* _What the task requires_
Write out all the data again, exactly as it stands.

* _Dataset section_
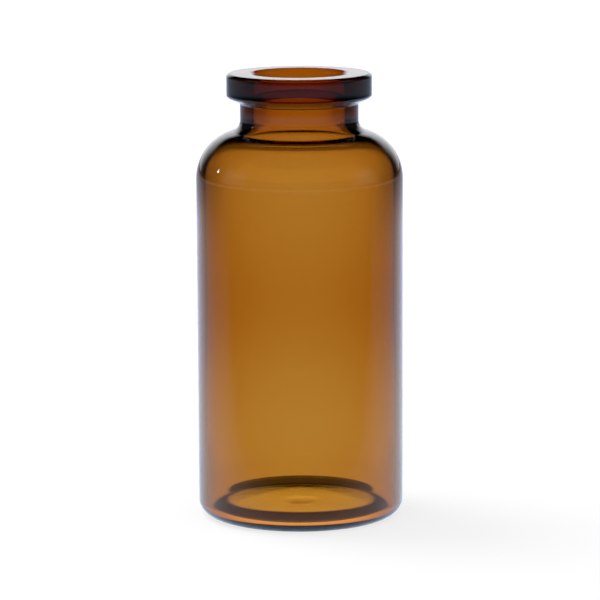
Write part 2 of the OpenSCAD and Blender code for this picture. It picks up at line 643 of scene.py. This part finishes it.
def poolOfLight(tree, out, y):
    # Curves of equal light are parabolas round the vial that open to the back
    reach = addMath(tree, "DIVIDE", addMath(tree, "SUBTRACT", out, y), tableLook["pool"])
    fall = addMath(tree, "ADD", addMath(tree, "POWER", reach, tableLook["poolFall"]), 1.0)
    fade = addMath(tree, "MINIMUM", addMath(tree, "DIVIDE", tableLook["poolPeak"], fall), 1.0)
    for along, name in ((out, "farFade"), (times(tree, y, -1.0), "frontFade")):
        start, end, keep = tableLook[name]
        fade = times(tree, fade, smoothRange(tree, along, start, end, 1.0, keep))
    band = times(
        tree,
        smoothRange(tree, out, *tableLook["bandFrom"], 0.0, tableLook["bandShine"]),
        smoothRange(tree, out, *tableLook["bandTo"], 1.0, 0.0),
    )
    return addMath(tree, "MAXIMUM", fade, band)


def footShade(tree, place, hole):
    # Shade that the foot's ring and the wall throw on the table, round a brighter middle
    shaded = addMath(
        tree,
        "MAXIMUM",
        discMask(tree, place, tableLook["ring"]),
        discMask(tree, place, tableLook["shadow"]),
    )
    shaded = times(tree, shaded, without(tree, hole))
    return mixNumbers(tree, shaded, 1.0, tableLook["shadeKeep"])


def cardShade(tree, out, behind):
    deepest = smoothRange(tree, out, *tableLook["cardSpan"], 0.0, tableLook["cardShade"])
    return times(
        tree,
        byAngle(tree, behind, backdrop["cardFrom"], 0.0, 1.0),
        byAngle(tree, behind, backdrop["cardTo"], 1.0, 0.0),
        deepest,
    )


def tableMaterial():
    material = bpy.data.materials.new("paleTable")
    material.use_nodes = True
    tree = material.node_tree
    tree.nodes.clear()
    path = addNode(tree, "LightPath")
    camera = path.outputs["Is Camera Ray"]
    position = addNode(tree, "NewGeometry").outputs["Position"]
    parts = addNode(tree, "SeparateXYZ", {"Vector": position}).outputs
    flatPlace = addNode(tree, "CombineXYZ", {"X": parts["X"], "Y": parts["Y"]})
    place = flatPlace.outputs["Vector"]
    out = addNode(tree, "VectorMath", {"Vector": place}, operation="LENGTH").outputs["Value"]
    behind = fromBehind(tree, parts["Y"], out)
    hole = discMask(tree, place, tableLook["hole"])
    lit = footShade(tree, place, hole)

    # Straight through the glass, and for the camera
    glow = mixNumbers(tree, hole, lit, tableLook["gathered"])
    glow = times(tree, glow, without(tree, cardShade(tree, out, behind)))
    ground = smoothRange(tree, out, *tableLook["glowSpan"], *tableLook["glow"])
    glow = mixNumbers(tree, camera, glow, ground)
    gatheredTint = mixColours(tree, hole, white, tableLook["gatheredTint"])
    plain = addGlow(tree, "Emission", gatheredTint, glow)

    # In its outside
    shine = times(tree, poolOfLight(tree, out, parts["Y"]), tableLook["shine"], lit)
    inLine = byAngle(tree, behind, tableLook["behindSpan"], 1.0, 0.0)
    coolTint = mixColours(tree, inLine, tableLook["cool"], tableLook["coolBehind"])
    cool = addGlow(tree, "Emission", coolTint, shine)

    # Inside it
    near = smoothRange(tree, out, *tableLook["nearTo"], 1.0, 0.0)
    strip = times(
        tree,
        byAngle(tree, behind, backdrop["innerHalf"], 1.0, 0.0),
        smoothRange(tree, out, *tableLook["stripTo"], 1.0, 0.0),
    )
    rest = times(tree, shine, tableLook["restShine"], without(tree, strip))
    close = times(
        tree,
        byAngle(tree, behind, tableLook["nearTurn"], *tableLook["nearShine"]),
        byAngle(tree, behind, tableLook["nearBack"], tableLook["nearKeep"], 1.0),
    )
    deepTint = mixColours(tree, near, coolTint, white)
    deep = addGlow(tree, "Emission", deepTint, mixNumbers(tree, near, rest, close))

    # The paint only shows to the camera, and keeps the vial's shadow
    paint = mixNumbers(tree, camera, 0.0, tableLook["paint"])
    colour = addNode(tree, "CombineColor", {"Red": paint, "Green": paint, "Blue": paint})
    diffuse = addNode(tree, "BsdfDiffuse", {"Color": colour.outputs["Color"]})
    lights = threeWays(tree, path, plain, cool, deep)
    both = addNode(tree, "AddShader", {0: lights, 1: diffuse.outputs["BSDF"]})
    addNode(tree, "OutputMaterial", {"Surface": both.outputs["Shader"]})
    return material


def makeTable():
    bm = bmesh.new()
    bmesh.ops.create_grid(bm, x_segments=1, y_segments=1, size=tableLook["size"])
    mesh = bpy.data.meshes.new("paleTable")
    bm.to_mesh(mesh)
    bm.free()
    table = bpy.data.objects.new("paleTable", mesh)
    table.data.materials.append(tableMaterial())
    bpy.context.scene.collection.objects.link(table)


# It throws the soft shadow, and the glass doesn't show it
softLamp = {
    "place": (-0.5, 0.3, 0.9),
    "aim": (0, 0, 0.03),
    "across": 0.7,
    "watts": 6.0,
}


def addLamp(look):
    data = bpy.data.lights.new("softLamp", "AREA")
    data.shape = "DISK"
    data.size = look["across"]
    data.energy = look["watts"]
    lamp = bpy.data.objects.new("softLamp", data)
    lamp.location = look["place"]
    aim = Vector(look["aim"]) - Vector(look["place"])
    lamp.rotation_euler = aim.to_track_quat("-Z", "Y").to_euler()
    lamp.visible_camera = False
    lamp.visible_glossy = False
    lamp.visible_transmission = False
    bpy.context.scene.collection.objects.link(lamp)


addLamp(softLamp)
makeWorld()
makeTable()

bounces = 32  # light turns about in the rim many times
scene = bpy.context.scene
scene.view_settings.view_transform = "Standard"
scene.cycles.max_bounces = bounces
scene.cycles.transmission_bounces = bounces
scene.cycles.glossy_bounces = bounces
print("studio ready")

* _Exercise solution_
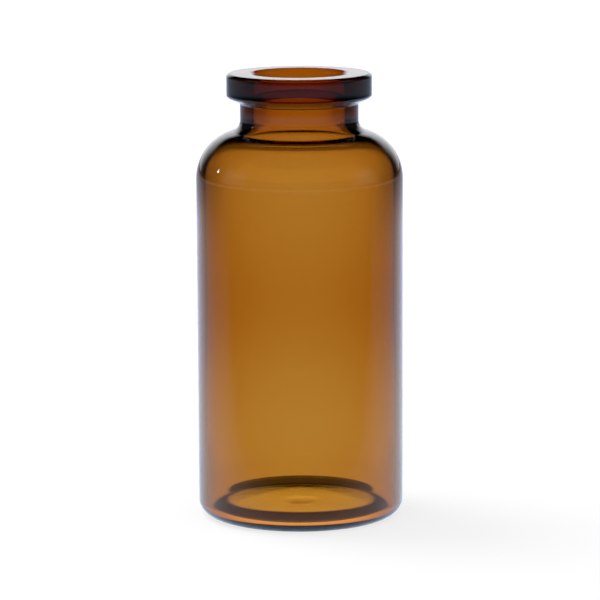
Write part 2 of the OpenSCAD and Blender code for this picture. It picks up at line 643 of scene.py. This part finishes it.
def poolOfLight(tree, out, y):
    # Curves of equal light are parabolas round the vial that open to the back
    reach = addMath(tree, "DIVIDE", addMath(tree, "SUBTRACT", out, y), tableLook["pool"])
    fall = addMath(tree, "ADD", addMath(tree, "POWER", reach, tableLook["poolFall"]), 1.0)
    fade = addMath(tree, "MINIMUM", addMath(tree, "DIVIDE", tableLook["poolPeak"], fall), 1.0)
    for along, name in ((out, "farFade"), (times(tree, y, -1.0), "frontFade")):
        start, end, keep = tableLook[name]
        fade = times(tree, fade, smoothRange(tree, along, start, end, 1.0, keep))
    band = times(
        tree,
        smoothRange(tree, out, *tableLook["bandFrom"], 0.0, tableLook["bandShine"]),
        smoothRange(tree, out, *tableLook["bandTo"], 1.0, 0.0),
    )
    return addMath(tree, "MAXIMUM", fade, band)


def footShade(tree, place, hole):
    # Shade that the foot's ring and the wall throw on the table, round a brighter middle
    shaded = addMath(
        tree,
        "MAXIMUM",
        discMask(tree, place, tableLook["ring"]),
        discMask(tree, place, tableLook["shadow"]),
    )
    shaded = times(tree, shaded, without(tree, hole))
    return mixNumbers(tree, shaded, 1.0, tableLook["shadeKeep"])


def cardShade(tree, out, behind):
    deepest = smoothRange(tree, out, *tableLook["cardSpan"], 0.0, tableLook["cardShade"])
    return times(
        tree,
        byAngle(tree, behind, backdrop["cardFrom"], 0.0, 1.0),
        byAngle(tree, behind, backdrop["cardTo"], 1.0, 0.0),
        deepest,
    )


def tableMaterial():
    material = bpy.data.materials.new("paleTable")
    material.use_nodes = True
    tree = material.node_tree
    tree.nodes.clear()
    path = addNode(tree, "LightPath")
    camera = path.outputs["Is Camera Ray"]
    position = addNode(tree, "NewGeometry").outputs["Position"]
    parts = addNode(tree, "SeparateXYZ", {"Vector": position}).outputs
    flatPlace = addNode(tree, "CombineXYZ", {"X": parts["X"], "Y": parts["Y"]})
    place = flatPlace.outputs["Vector"]
    out = addNode(tree, "VectorMath", {"Vector": place}, operation="LENGTH").outputs["Value"]
    behind = fromBehind(tree, parts["Y"], out)
    hole = discMask(tree, place, tableLook["hole"])
    lit = footShade(tree, place, hole)

    # Straight through the glass, and for the camera
    glow = mixNumbers(tree, hole, lit, tableLook["gathered"])
    glow = times(tree, glow, without(tree, cardShade(tree, out, behind)))
    ground = smoothRange(tree, out, *tableLook["glowSpan"], *tableLook["glow"])
    glow = mixNumbers(tree, camera, glow, ground)
    gatheredTint = mixColours(tree, hole, white, tableLook["gatheredTint"])
    plain = addGlow(tree, "Emission", gatheredTint, glow)

    # In its outside
    shine = times(tree, poolOfLight(tree, out, parts["Y"]), tableLook["shine"], lit)
    inLine = byAngle(tree, behind, tableLook["behindSpan"], 1.0, 0.0)
    coolTint = mixColours(tree, inLine, tableLook["cool"], tableLook["coolBehind"])
    cool = addGlow(tree, "Emission", coolTint, shine)

    # Inside it
    near = smoothRange(tree, out, *tableLook["nearTo"], 1.0, 0.0)
    strip = times(
        tree,
        byAngle(tree, behind, backdrop["innerHalf"], 1.0, 0.0),
        smoothRange(tree, out, *tableLook["stripTo"], 1.0, 0.0),
    )
    rest = times(tree, shine, tableLook["restShine"], without(tree, strip))
    close = times(
        tree,
        byAngle(tree, behind, tableLook["nearTurn"], *tableLook["nearShine"]),
        byAngle(tree, behind, tableLook["nearBack"], tableLook["nearKeep"], 1.0),
    )
    deepTint = mixColours(tree, near, coolTint, white)
    deep = addGlow(tree, "Emission", deepTint, mixNumbers(tree, near, rest, close))

    # The paint only shows to the camera, and keeps the vial's shadow
    paint = mixNumbers(tree, camera, 0.0, tableLook["paint"])
    colour = addNode(tree, "CombineColor", {"Red": paint, "Green": paint, "Blue": paint})
    diffuse = addNode(tree, "BsdfDiffuse", {"Color": colour.outputs["Color"]})
    lights = threeWays(tree, path, plain, cool, deep)
    both = addNode(tree, "AddShader", {0: lights, 1: diffuse.outputs["BSDF"]})
    addNode(tree, "OutputMaterial", {"Surface": both.outputs["Shader"]})
    return material


def makeTable():
    bm = bmesh.new()
    bmesh.ops.create_grid(bm, x_segments=1, y_segments=1, size=tableLook["size"])
    mesh = bpy.data.meshes.new("paleTable")
    bm.to_mesh(mesh)
    bm.free()
    table = bpy.data.objects.new("paleTable", mesh)
    table.data.materials.append(tableMaterial())
    bpy.context.scene.collection.objects.link(table)


# It throws the soft shadow, and the glass doesn't show it
softLamp = {
    "place": (-0.5, 0.3, 0.9),
    "aim": (0, 0, 0.03),
    "across": 0.7,
    "watts": 6.0,
}


def addLamp(look):
    data = bpy.data.lights.new("softLamp", "AREA")
    data.shape = "DISK"
    data.size = look["across"]
    data.energy = look["watts"]
    lamp = bpy.data.objects.new("softLamp", data)
    lamp.location = look["place"]
    aim = Vector(look["aim"]) - Vector(look["place"])
    lamp.rotation_euler = aim.to_track_quat("-Z", "Y").to_euler()
    lamp.visible_camera = False
    lamp.visible_glossy = False
    lamp.visible_transmission = False
    bpy.context.scene.collection.objects.link(lamp)


addLamp(softLamp)
makeWorld()
makeTable()

bounces = 32  # light turns about in the rim many times
scene = bpy.context.scene
scene.view_settings.view_transform = "Standard"
scene.cycles.max_bounces = bounces
scene.cycles.transmission_bounces = bounces
scene.cycles.glossy_bounces = bounces
print("studio ready")